“It’s not all left turns!” we NASCAR fans cry, trying to reason with people who have already categorized us as weirdos who like when cars make circles. “They go to road courses! They make right turns, too!” But we know in our hearts that NASCAR drivers usually don’t love extra turns, and that we cannot argue.
That whole sentiment proved true yet again, when the newest road course on NASCAR’s schedule got revised to remove a winding infield section after drivers complained. The revision will pick up the pace of the race, but it takes away one of the most unique parts of the track—making the layout look rather geometric.
Either way, this road course-oval hybrid of a track, called a “roval,” is what the top-level Monster Energy NASCAR Cup Series will race on in September. With only two road courses on its entire schedule before this year and a about third of its races on 1.5-mile ovals like Charlotte Motor Speedway’s outer rim, NASCAR needed some extra turns thrown in somewhere.
Charlotte’s inner road course provided for an easy switch, changing its playoff race from the oval into a road course for the Cup Series without having to mess with venues or dates. “Roval” is a great chanting word, too, which doesn’t hurt.
The Charlotte roval the first road race in the now-named “playoffs” since they began 14 years ago, because the worst part about the 10-race playoff stretch has long been that it isn’t diverse enough: Half of the championship-deciding race tracks, including the final one in which the title goes to the highest finisher in the race, were 1.5-mile ovals before this year.
NASCAR finally showed off the layout for its first-ever playoff road course back in October, with 18 turns over the course of 2.4 miles. It was like a glowing halo of light for those of us who have watched year after year of title races without right turns.
A tire test happened on the new layout a couple of weeks later, and drivers had some constructive criticism for the course. NASCAR listened to it a few months later. From Autoweek:
NASCAR and Goodyear held a tire test on the road course last October with Kurt Busch, Martin Truex Jr., Daniel Hemric and Jamie McMurray turning laps over the course of two days. Both Truex and Busch suggested the elimination of the winding infield portion in order to speed up lap times.
“There are a lot of slow sections in turn 5, turn 6 and turn 7, which those are good rhythmic corners, but they make turn 8 really awkward and that leads you into a tight turn 9, which then leads you into oval turn 1,” Truex said. “So maybe there’s a chance we can talk them into reconfiguring to go straight from turn 7, skip 8 and go to turn 9.”

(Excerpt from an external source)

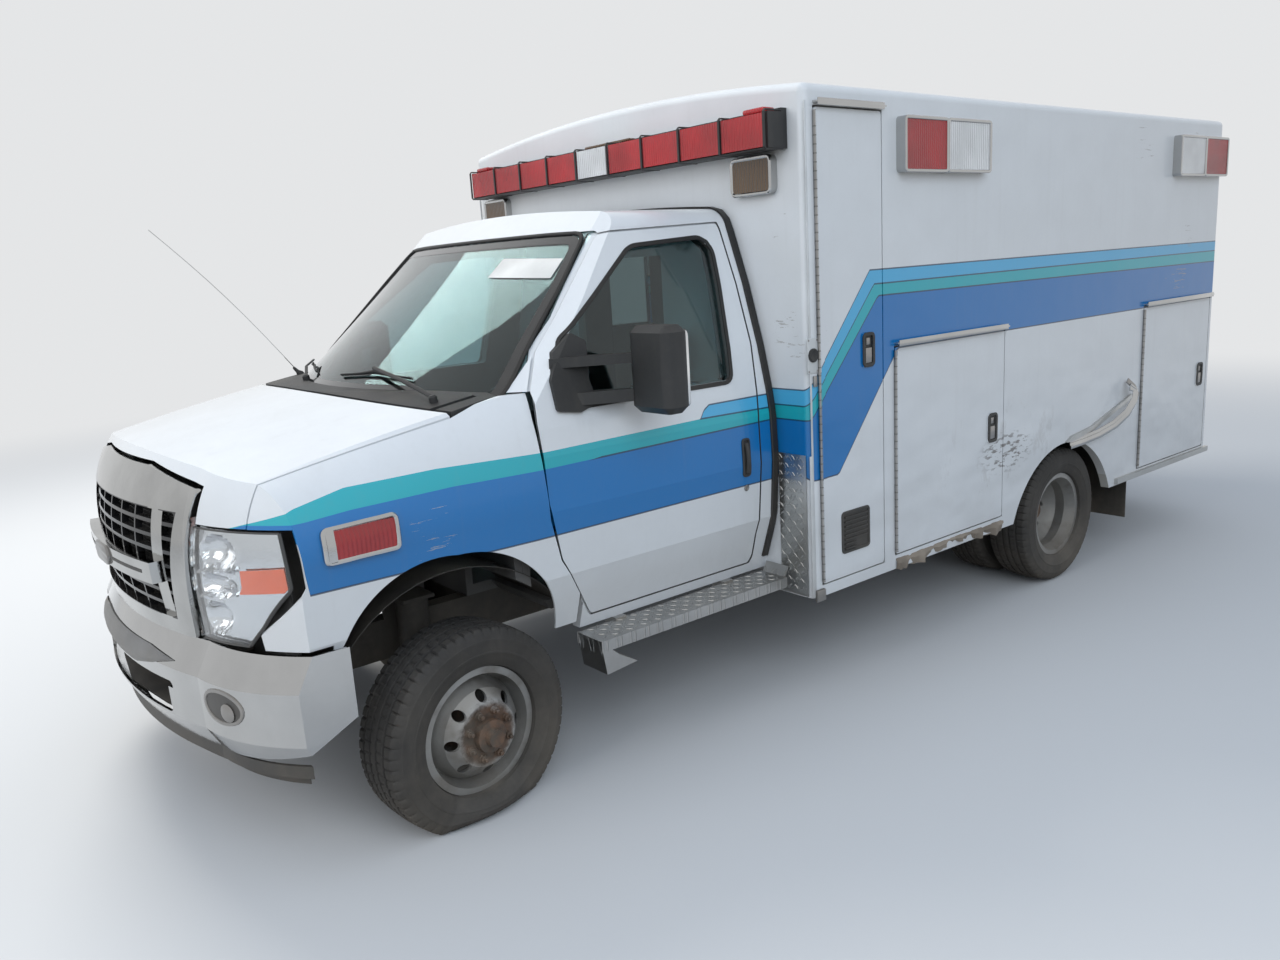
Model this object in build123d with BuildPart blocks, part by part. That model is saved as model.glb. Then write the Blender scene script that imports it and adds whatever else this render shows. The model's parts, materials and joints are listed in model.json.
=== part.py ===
from build123d import *
import os

os.makedirs("parts", exist_ok=True)

# Box-body ambulance on a van cutaway cab, in the worn state of a salvage yard.
# Millimetres, +X forward, +Y to the vehicle's left, +Z up, ground at Z = 0, origin mid-length.
# Stations along X are measured from the front axle: minus is towards the tail.

# Driving sizes of the chassis
wheelbase = 3505
front_overhang = 840
rear_overhang = 1910
overall_length = front_overhang + wheelbase + rear_overhang
axle = overall_length / 2 - front_overhang
rear_axle = -wheelbase

# Tyres and wheels
tyre_radius = 362
tyre_width = 225
rim_radius = 206
rim_flange_radius = 222
rim_width = 170
hand_holes = 8
front_tyre_y = 877
outer_tyre_y = 1027
dual_spacing = 280
flat_axle_z = 300
front_axle_z = tyre_radius
rear_axle_z = tyre_radius
kingpin_y = 700
rest_steer = 6

# Box body
box_front = -1474
box_length = 3711
box_rear = box_front - box_length
box_half = 1181
box_bottom = 433
box_side_top = 2425
box_crown = 2495
box_wall = 45
box_corner = 34
floor_z = 880
floor_thickness = 60
door_gap = 6
hinge_radius = 7
seat_gap = 0.3

# Cab
cab_rear = box_front
cab_half = 1003
cab_wall = 45
cab_sill = 520
cab_roof = 2040
cowl_x = -60
panel_gap = 5
skin = 8

# Frame
rail_y = 400
rail_width = 70
rail_height = 150
rail_top = 600


def side(y):
    """Upright plane along the vehicle at a given y, drawn in (station, height)."""
    return Plane(origin=(axle, y, 0), x_dir=(1, 0, 0), z_dir=(0, -1, 0))


def across(x):
    """Upright plane across the vehicle at a station, drawn in (y, height)."""
    return Plane(origin=(axle + x, 0, 0), x_dir=(0, 1, 0), z_dir=(1, 0, 0))


def plan(z):
    """Level plane at a height, drawn in (station, y)."""
    return Plane(origin=(axle, 0, z))


ground = plan(0)


def store(builder, name):
    """Label a finished piece and write it as a STEP file of the same name."""
    builder.part.label = name
    export_step(builder.part, f"parts/{name}.step")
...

Skipping the track’s original eighth turn like 2017 Cup Series champion Truex suggested is exactly what NASCAR did, meaning the race course will go from the layout on the left to the one on the right. The change took the course from more than 2.4 miles to under 2.3 and will remove about 15 to 20 seconds per lap.
The new layout looks a lot less cool on paper, and it’s a reminder that NASCAR has far more freedom when messing with adjustable rovals than with traditional road courses. But we won’t know how this change affects things until we see an entire field running it, and, really, anything is better than another 1.5-mile oval.
We hardly knew you, original eighth turn. You might’ve had better chances of survival had you been a counterclockwise turn, but hindsight is always 20/20 and making you into a left turn would’ve required some type of jump over the existing course.
Actually, jumps sound great. In another 14 years, let’s all campaign for that.